PROVIDED DATA »

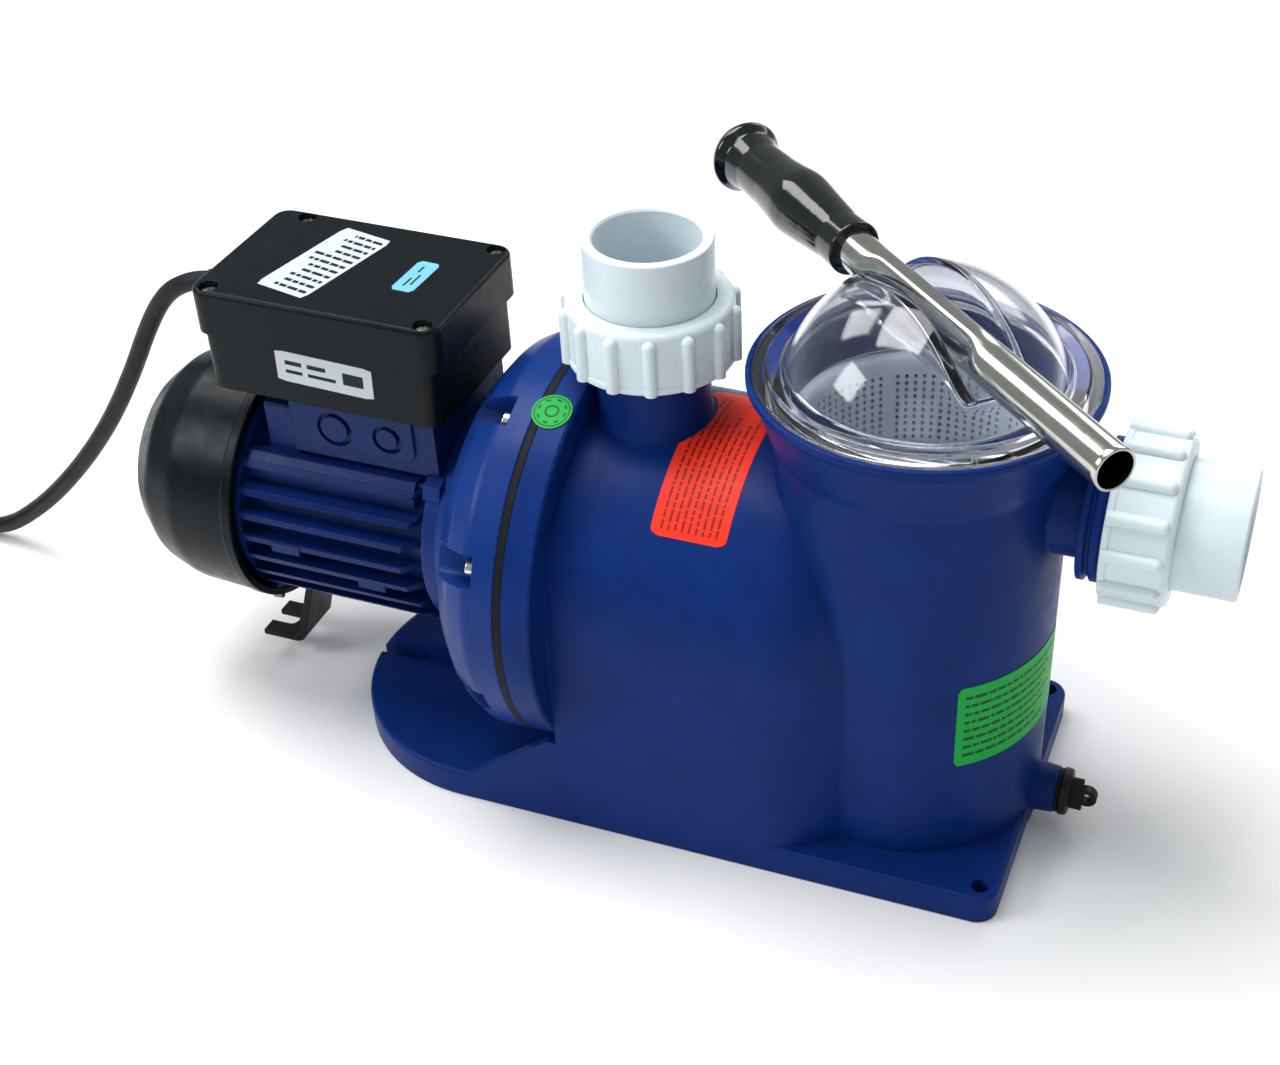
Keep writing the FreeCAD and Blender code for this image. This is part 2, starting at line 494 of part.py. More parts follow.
def make_motor():
    # rotor side
    shaft = revx([(-8.0, 0), (-8.0, 4.9), (-22.0, 4.9), (-22.0, 7.0), (-96.0, 7.0), (-96.0, 8.48), (-112.0, 8.48), (-112.0, 10.5), (-203.0, 10.5), (-203.0, 7.48), (-232.0, 7.48),
                  (-232.0, 6.0), (-260.0, 6.0, .6), (-260.0, 0)])
    shaft = shaft.cut(revx([(-256.0, 5.6), (-256.0, 7.0), (-254.7, 7.0), (-254.7, 5.6)]))
    save("rotor_shaft", shaft)
    core = revx([(-188.0, 10.5), (-188.0, 29.6), (-124.0, 29.6), (-124.0, 10.5)])
    ends = [revx([(-194.0, 15.0), (-194.0, 28.6, 1.5), (-188.0, 28.6), (-188.0, 15.0)]), revx([(-124.0, 15.0), (-124.0, 28.6), (-118.0, 28.6, 1.5), (-118.0, 15.0)])]
    save("rotor_core", fuse([core] + ends))
    stator = revx([(-188.0, 30.1), (-188.0, FRAME_IN), (-124.0, FRAME_IN), (-124.0, 30.1)])
    save("stator_core", stator)
    save("stator_windings", compound([revx([(-202.0, 32.0, 3), (-202.0, 45.0, 3), (-188.0, 45.0), (-188.0, 32.0)]),
                                      revx([(-124.0, 32.0), (-124.0, 45.0), (-111.0, 45.0, 3), (-111.0, 32.0, 3)])]))
    b1 = bearing(-109.0, -97.0, 20.0, 17.2, 11.8, 8.5, "front_bearing", 8, 2.66, 14.5)
    b2 = bearing(-216.0, -205.0, 17.5, 15.0, 10.4, 7.5, "rear_bearing", 8, 2.26, 12.7)
    save("bearing_balls", compound(b1 + b2))
    save("wave_washer", revx([(-110.2, 14.0), (-110.2, 19.6), (-109.2, 19.6), (-109.2, 14.0)]))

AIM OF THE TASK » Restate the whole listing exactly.

THE OUTPUT »
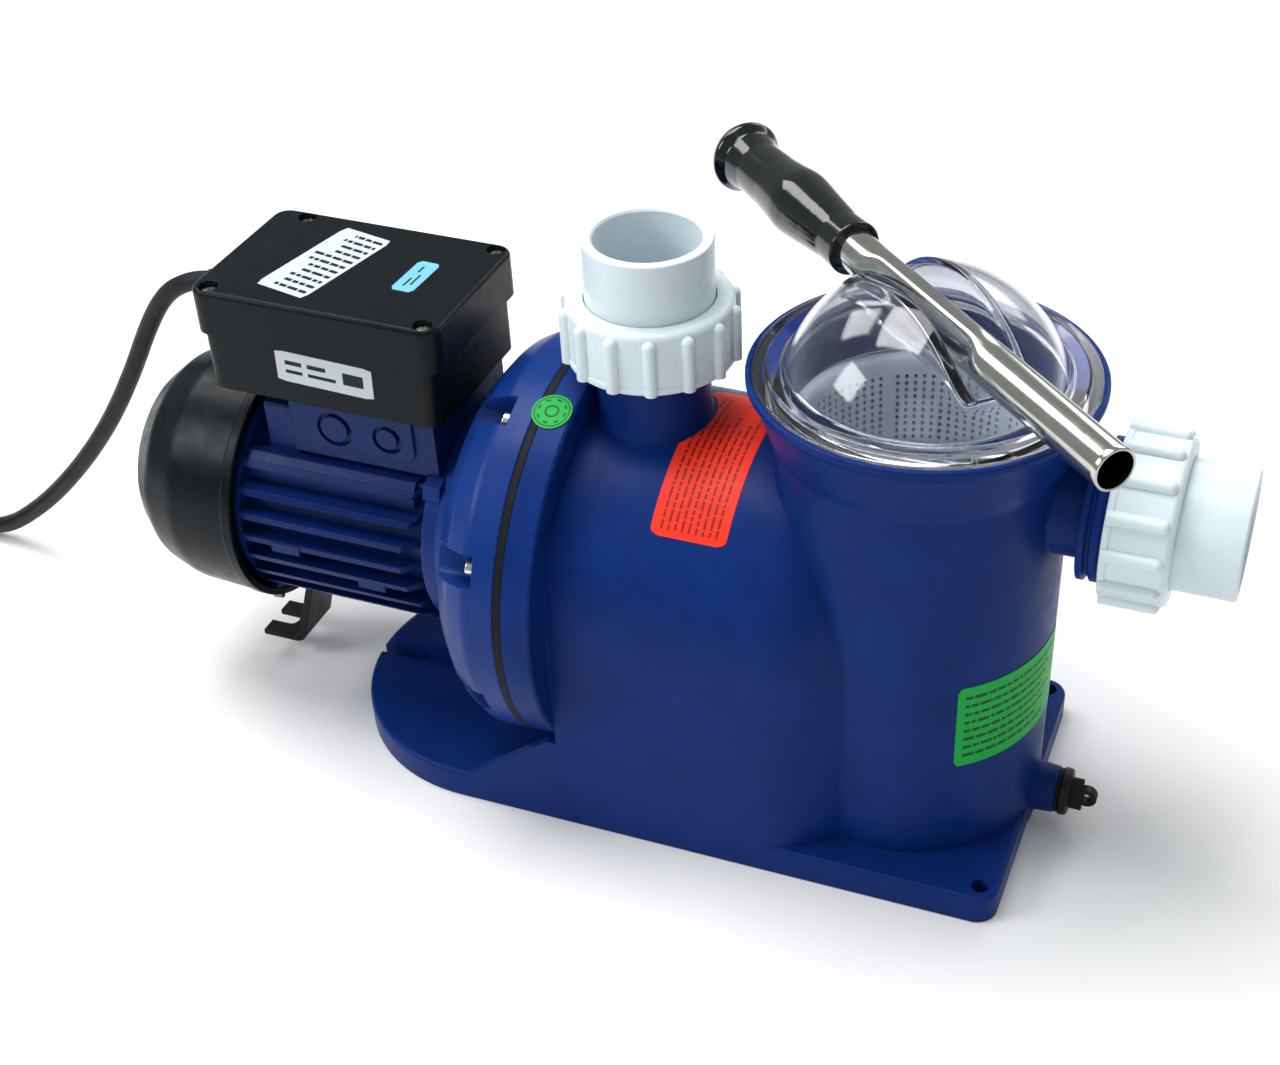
Keep writing the FreeCAD and Blender code for this image. This is part 2, starting at line 494 of part.py. More parts follow.
def make_motor():
    # rotor side
    shaft = revx([(-8.0, 0), (-8.0, 4.9), (-22.0, 4.9), (-22.0, 7.0), (-96.0, 7.0), (-96.0, 8.48), (-112.0, 8.48), (-112.0, 10.5), (-203.0, 10.5), (-203.0, 7.48), (-232.0, 7.48),
                  (-232.0, 6.0), (-260.0, 6.0, .6), (-260.0, 0)])
    shaft = shaft.cut(revx([(-256.0, 5.6), (-256.0, 7.0), (-254.7, 7.0), (-254.7, 5.6)]))
    save("rotor_shaft", shaft)
    core = revx([(-188.0, 10.5), (-188.0, 29.6), (-124.0, 29.6), (-124.0, 10.5)])
    ends = [revx([(-194.0, 15.0), (-194.0, 28.6, 1.5), (-188.0, 28.6), (-188.0, 15.0)]), revx([(-124.0, 15.0), (-124.0, 28.6), (-118.0, 28.6, 1.5), (-118.0, 15.0)])]
    save("rotor_core", fuse([core] + ends))
    stator = revx([(-188.0, 30.1), (-188.0, FRAME_IN), (-124.0, FRAME_IN), (-124.0, 30.1)])
    save("stator_core", stator)
    save("stator_windings", compound([revx([(-202.0, 32.0, 3), (-202.0, 45.0, 3), (-188.0, 45.0), (-188.0, 32.0)]),
                                      revx([(-124.0, 32.0), (-124.0, 45.0), (-111.0, 45.0, 3), (-111.0, 32.0, 3)])]))
    b1 = bearing(-109.0, -97.0, 20.0, 17.2, 11.8, 8.5, "front_bearing", 8, 2.66, 14.5)
    b2 = bearing(-216.0, -205.0, 17.5, 15.0, 10.4, 7.5, "rear_bearing", 8, 2.26, 12.7)
    save("bearing_balls", compound(b1 + b2))
    save("wave_washer", revx([(-110.2, 14.0), (-110.2, 19.6), (-109.2, 19.6), (-109.2, 14.0)]))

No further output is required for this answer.